→ **PROMPT**: Find the string "joints" and gather every line that holds it.

:: PROVIDED DATA

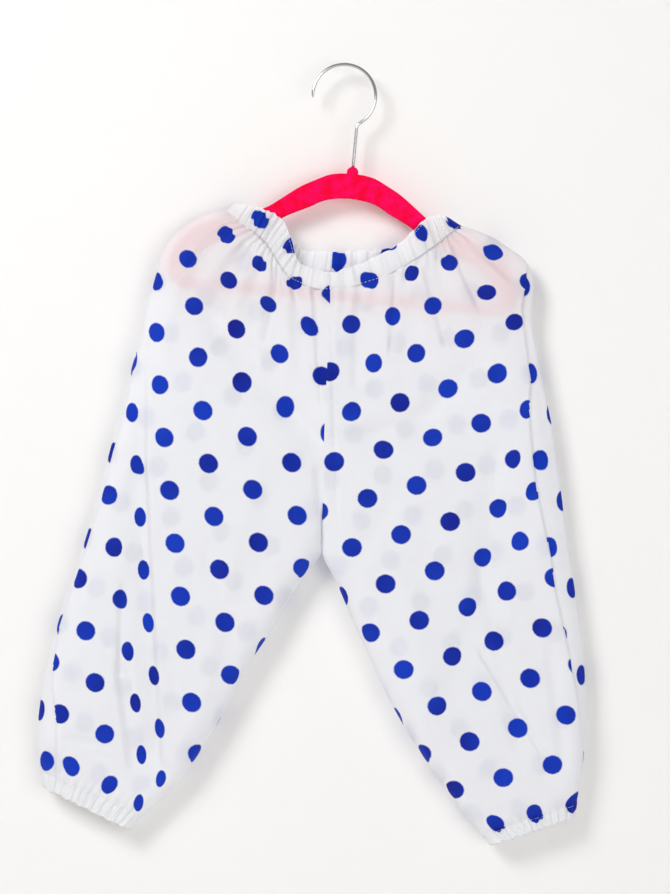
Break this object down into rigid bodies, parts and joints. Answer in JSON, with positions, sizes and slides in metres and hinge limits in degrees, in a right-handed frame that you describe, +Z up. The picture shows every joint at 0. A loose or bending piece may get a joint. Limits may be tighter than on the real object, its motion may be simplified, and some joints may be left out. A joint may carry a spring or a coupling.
{
  "type": "cotton trousers on a clothes hanger",
  "caption": "Child's elasticated cotton trousers hung by the waist on a flocked hanger with a wire hook; open waist, legs and cuffs.",
  "frame": {"origin": "where the inside of the hanger's hook rests on what holds it", "axes": "+Z up, -Y towards the front of the trousers, +X towards the wearer's left"},
  "size_m": [0.523, 0.0346, 0.7462],
  "materials": {
    "dotted_cotton": "thin crisp white cotton printed with royal blue dots",
    "crimson_flock": "short crimson flock over plastic",
    "chromed_wire": "bright"
  },
  "bodies": {
    "root": {"waist_casing": "dotted_cotton", "front_right_leg": "dotted_cotton", "front_left_leg": "dotted_cotton", "back_right_leg": "dotted_cotton", "back_left_leg": "dotted_cotton", "right_cuff_casing": "dotted_cotton", "left_cuff_casing": "dotted_cotton", "hanger_frame": "crimson_flock", "hanger_hook": "chromed_wire"}
  },
  "joints": []
}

::::

→ **RESPONSE**:
Break this object down into rigid bodies, parts and joints. Answer in JSON, with positions, sizes and slides in metres and hinge limits in degrees, in a right-handed frame that you describe, +Z up. The picture shows every joint at 0. A loose or bending piece may get a joint. Limits may be tighter than on the real object, its motion may be simplified, and some joints may be left out. A joint may carry a spring or a coupling.
  "joints": []